I'm telling this story because to me it represents two things. One is that it can be liberating once in a while to lay aside drummed-in suspicions and to trust people. The second is that in the 10 years I have lived in Zimbabwe, I have known little but kindness. That's despite the government's often-trumpeted hostility toward whites.

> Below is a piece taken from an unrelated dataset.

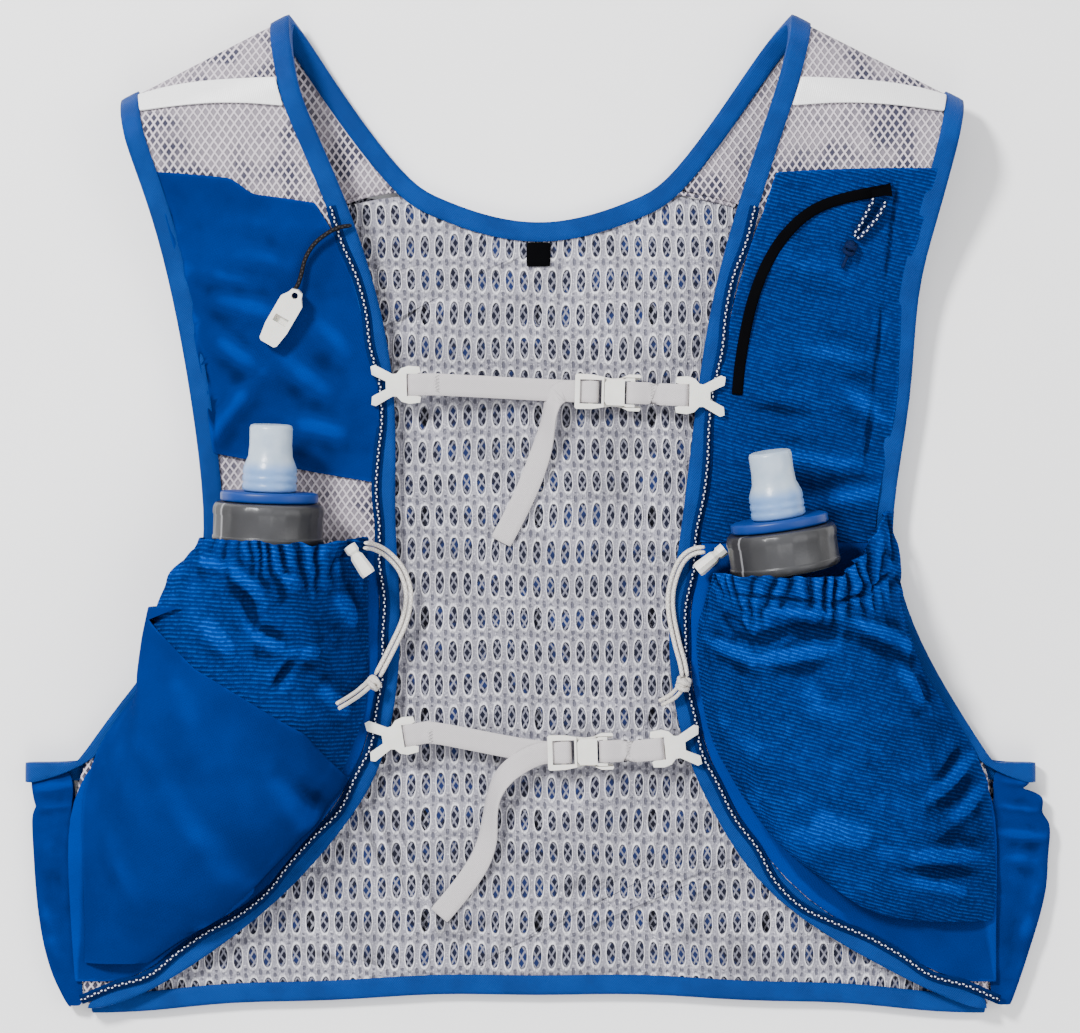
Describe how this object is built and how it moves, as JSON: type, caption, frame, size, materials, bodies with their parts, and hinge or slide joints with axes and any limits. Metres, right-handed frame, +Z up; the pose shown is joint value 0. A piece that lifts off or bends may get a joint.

BBC journalist Kate Adie – a more experienced Kate than I – titled her autobiography "The Kindness of Strangers," borrowing the phrase from Tennessee Williams. The kindnesses I have known in Zimbabwe are simple, everyday ones. There was the teacher who, in the middle of food shortages, slipped me a tin of tomato puree from her own depleted larder. The office workers in central Harare who beckoned me to shelter in their workplace when police were tear-gassing crowds. The schoolchild who threaded me a necklace of dried peas and carrots. The niece of a high-ranking ZANU-PF official who drove me out of Harare several years ago to a "private" garage to buy fuel when there was none in the pumps.

I have known fear, too. I was newly pregnant when our car was attacked by a mob of ruling party supporters during protests in Harare. But sometimes that baton-wielding policeman standing on the corner of the road turns out to be brandishing nothing more sinister than a furled black umbrella.

Locals are bracing for elections that President Robert Mugabe appears determined to hold this year. Antiforeign and anti­opposition rhetoric is swelling in the state-controlled press. Reading the editorial pages can leave a bad taste in my mouth.

Then I think of the kindness – unexpected, unasked for, exhilarating – of Zimbabwean strangers.

As Albert, Joseph, and Dimas drive off, I cautiously pump my accelerator. A few seconds later my cellphone rings. It is Dimas: "Have you got your engine started yet? Are you OK?"

"I'm fine now," I assure him. I haven't heard from any of them since.